Bolivia’s Salt Flats and Blockades
We were woken up in the remote sleepy town of Uyuni to news of riots in La Paz and a blockade about to take place right where we’d spent the night. The plan was to head out to Bolivia’s salt flats that morning but if we weren’t quick we’d be spending at least another few long days and nights in this deserted, dust filled empty town. Panic followed as a number of taxi drivers were found to get us out but in the hysteria they drove off leaving four of us stood on the side of the road.
As members of the local community the taxi drivers all part of a corporative are expected to take part in the blockade which meant nothing could leave or enter the town whilst the protest took place. The Bolivians love a good protest and this one was all in aid of a new bus station wanted for the town. Apparently the existing bus station is in an inconvenient place. The taxi drivers who rebelled and were lured in by gringo cash could receive a fine and shame amongst their community. We stood outside the hotel with our rucksacks on the floor wondering what next.
A few calls were made and one of the rebellious taxi drivers agreed to come back for us but point blank refused to pick us up from the main street. So the next 20 minutes were spent skulking round the dust filled back streets, derelict buildings and litter strewn passages. This town is almost unnaturally bright, with the glare bouncing off every surface giving it an even more sparse feel. We hunted down our rogue taxi driver with our giant backpacks and white tourist faces. I guess we couldn’t have looked any more obviously on the run but there was no choice. We passed a gathering of around 30 guys ready to start the protest and skulked past them comedy style, they barely raised an eyebrow. A ha, there he is our rescuer from this bright, empty, dirty town. We crammed ourselves in his car and tore through fields absolutely chocca with rubbish. Every crisp packet and can of coke ever thrown out of a car window looks like it ended up here. We had to stop at a toll and the lonely face in the booth let us pass at a charge, we’d escaped. We found the rest of our gang waiting in a road but they had our bus, hurray!
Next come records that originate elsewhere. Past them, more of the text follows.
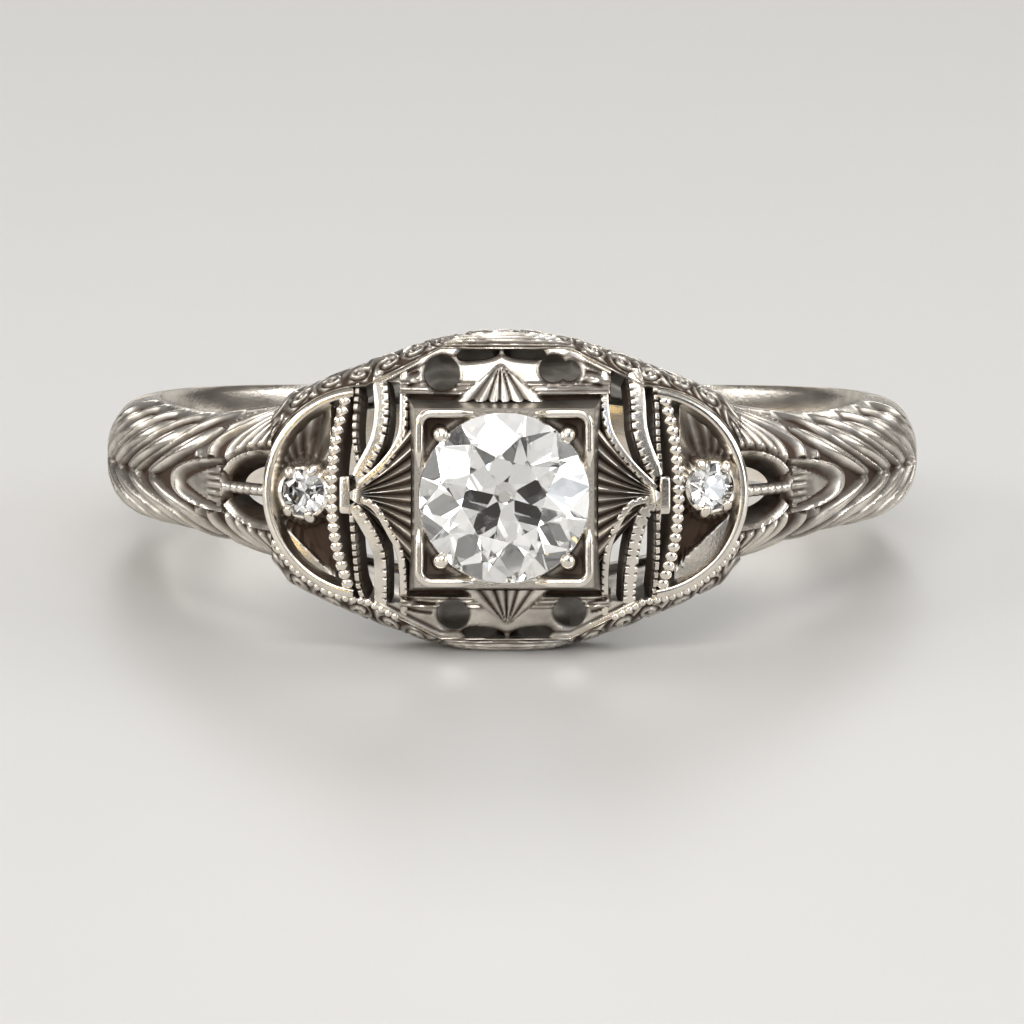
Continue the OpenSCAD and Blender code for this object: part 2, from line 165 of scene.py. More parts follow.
class StageSettings(bpy.types.PropertyGroup):
    """The floor, the lights and the camera."""

    azimuth: FloatProperty(name="Azimuth", description="Camera's turn round the ring",
                           default=math.radians(0.83), subtype="ANGLE")
    elevation: FloatProperty(name="Elevation", description="Camera's height over the ring's plane",
                             default=math.radians(5.0), subtype="ANGLE")
    distance: FloatProperty(name="Distance", description="Camera's distance", default=0.30,
                            unit="LENGTH")
    field: FloatProperty(name="Field", description="Width of the view at the ring",
                         default=0.02466, unit="LENGTH")
    aim_drop: FloatProperty(name="Aim", description="How far under the ring's middle the camera aims",
                            default=0.0014, unit="LENGTH")
    floor_colour: FloatVectorProperty(name="Floor", description="Colour of the floor",
                                      default=(0.57, 0.563, 0.55), subtype="COLOR", min=0, max=1)
    lamp_power: FloatProperty(name="Lamp power", description="Power of the main soft lamp",
                              default=0.37, unit="POWER")


def sizes():
    """The scene's own sizes, which the panel shows."""
    return bpy.context.scene.ring_sizes


def finishes():
    """The scene's own colours and finishes."""
    return bpy.context.scene.ring_finishes


def stage_settings():
    """The scene's own settings of the floor, the lamps and the camera."""
    return bpy.context.scene.ring_stage


# ---------------------------------------------------------------------------------------------
# Curves and surfaces


def hand_of(side):
    """The name of a side: 1 is the right and -1 the left."""
    return "right" if side > 0 else "left"


def bank_of(side):
    """The name of a long side of the head: 1 is the north (+Z) and -1 the south."""
    return "north" if side > 0 else "south"


def smooth(low, high, value):
    """0 below low, 1 above high, and a cubic curve in between."""
    t = np.clip((value - low) / (high - low), 0, 1)
    return t * t * (3 - 2 * t)


def bump(value, width):
    """A round ridge of height 1 over value 0, which dies away at about twice the width."""
    return np.exp(-((value / width) ** 2))


def unit(vectors):
    """Each vector over its own length."""
    return vectors / np.maximum(np.linalg.norm(vectors, axis=-1, keepdims=True), 1e-9)


def flowing(points, count):
    """A Catmull-Rom curve through the points, at count places evenly spaced along its length."""
    p = np.asarray(points, float)
    p = np.vstack([2 * p[0] - p[1], p, 2 * p[-1] - p[-2]])
    a, b, c, d = (p[k : len(p) - 3 + k, None] for k in range(4))
    t = np.linspace(0, 1, 40, endpoint=False)[None, :, None]
    curve = 0.5 * (2 * b + (c - a) * t + (2 * a - 5 * b + 4 * c - d) * t**2
                   + (3 * b - a - 3 * c + d) * t**3)
    curve = np.vstack([curve.reshape(-1, p.shape[1]), p[-2]])
    length = np.r_[0, np.cumsum(np.linalg.norm(np.diff(curve, axis=0), axis=1))]
    even = np.linspace(0, length[-1], count)
    return np.stack([np.interp(even, length, curve[:, k]) for k in range(p.shape[1])], -1)


def crown_axis_y():
    """Place along Y of the axis that the crown bends round."""
    return SETTING_Y + sizes().crown_drop + sizes().crown_bend


def crown_point(x, z, lift=0.0):
    """The crown over the place (x, z): a ring of round section about an axis along Z.

    y is the axis's place, less the root of (ring radius + root of (tube radius squared - z
    squared)) squared - x squared. lift makes the tube thicker."""
    s = sizes()
    tube_r = np.sqrt(np.maximum((s.cross_bend + lift) ** 2 - z**2, 0.01))
    ring_r = s.crown_bend - s.cross_bend + tube_r
    y = crown_axis_y() - np.sqrt(np.maximum(ring_r**2 - x**2, 0.01))
    return np.stack([x + 0 * y, y, z + 0 * y], -1)


def crown_up(points):
    """The crown's outward direction: from the middle of the tube's section to the point."""
    axis_y = crown_axis_y()
    out = unit(points * [1, 1, 0] - [0, axis_y, 0])
    middle = out * (sizes().crown_bend - sizes().cross_bend) + [0, axis_y, 0]
    return unit(points - middle)


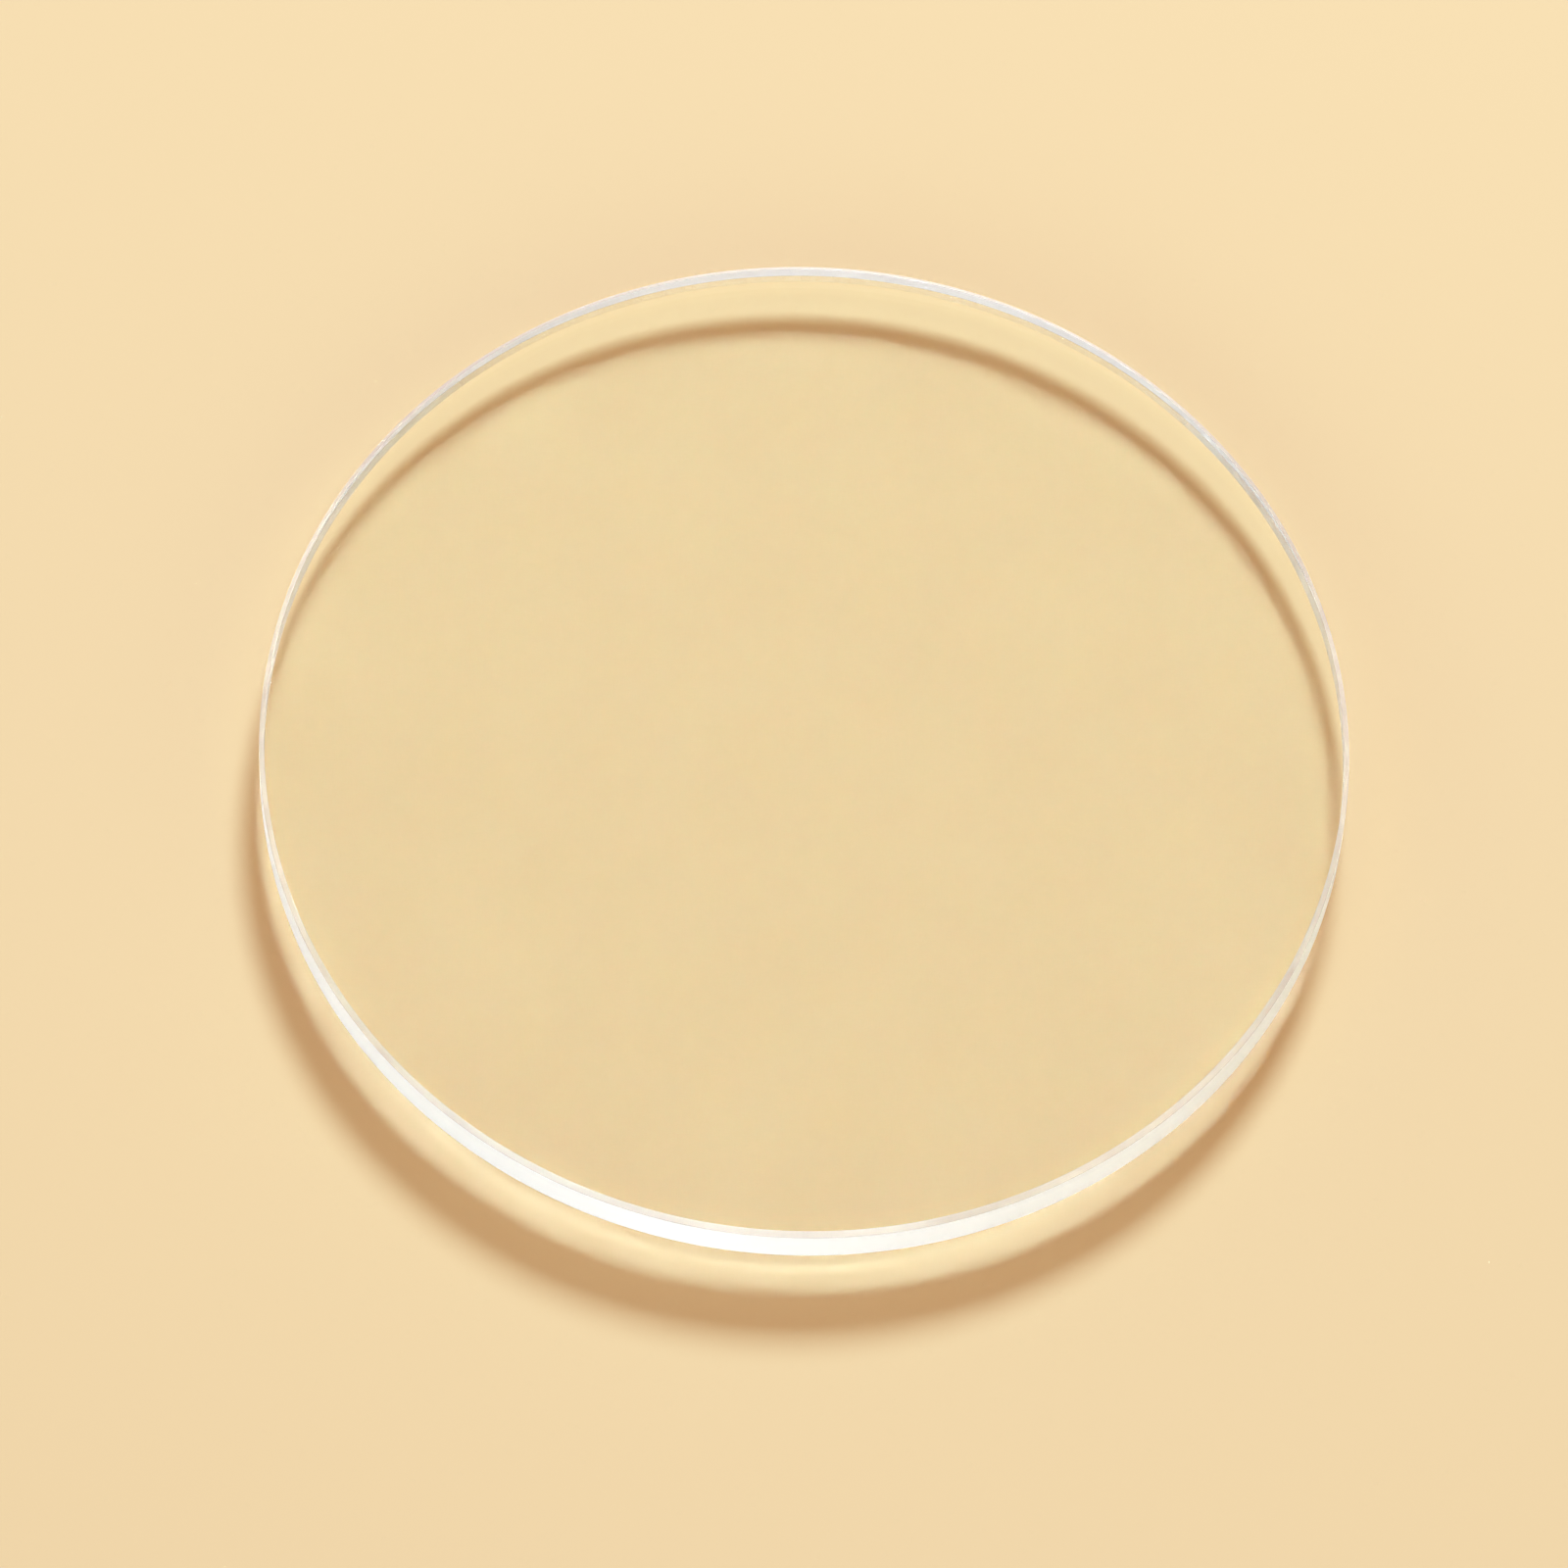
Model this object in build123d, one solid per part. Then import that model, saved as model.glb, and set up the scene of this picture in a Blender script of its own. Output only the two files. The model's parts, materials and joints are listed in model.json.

This situation is far from abnormal in Bolivia as the people love a good protest. Oddly on this very day I googled Bolivia’s top news stories to work out what the hell was going on in my little travel bubble and saw a new law had just been passed. Children aged ten were now legally allowed to work full time if self-employed and aged twelve if employed by an employer. The streets weren’t filled with protesters about this news snippet. It’s every day life here and on a daily basis you’ll see street sellers well under the newly approved age. The parents often don’t have choices so the kids must work.
We made our way to the salt flats, past a train cemetery filled with British, German and French decaying trains. Sorry about that Bolivia. Visited a shop made of salt, salt hotels, salt packers. A land of pure salt. The salt flats are big white planes of salt. Once-upon a time it was a lake but now evaporated its salty remains form a pretty cool hexagonal patterned salt dessert. Within this dessert there’s a huge cactus island, a prickly oasis that sits within its never ending salty landscape.
What you gonna do with a big white surface that reaches as far as the eye can see? Take really cool photos of course in this giant sized natural studio. Do a quick internet search and you’ll find some great shots.
Travelling in a 4 by 4 is the only way to get around this neck of the woods and the drivers have to have local knowledge to make their way round here. Across 3 days we checked out hot springs and geysers, flamingo filled lagunas and magic rocks that looked like trees. The landscapes were insane, if I’d painted a picture you’d have said I had a great imagination but I took some snaps instead so you’re going to have to believe me. I’m hoping in time I’ll only look back and fondly remember the beauty of the area rather than sleeping in a room made of salt in minus 5 temperatures with some of the worst food I’ve ever tasted. Ahh it’s forgotten already!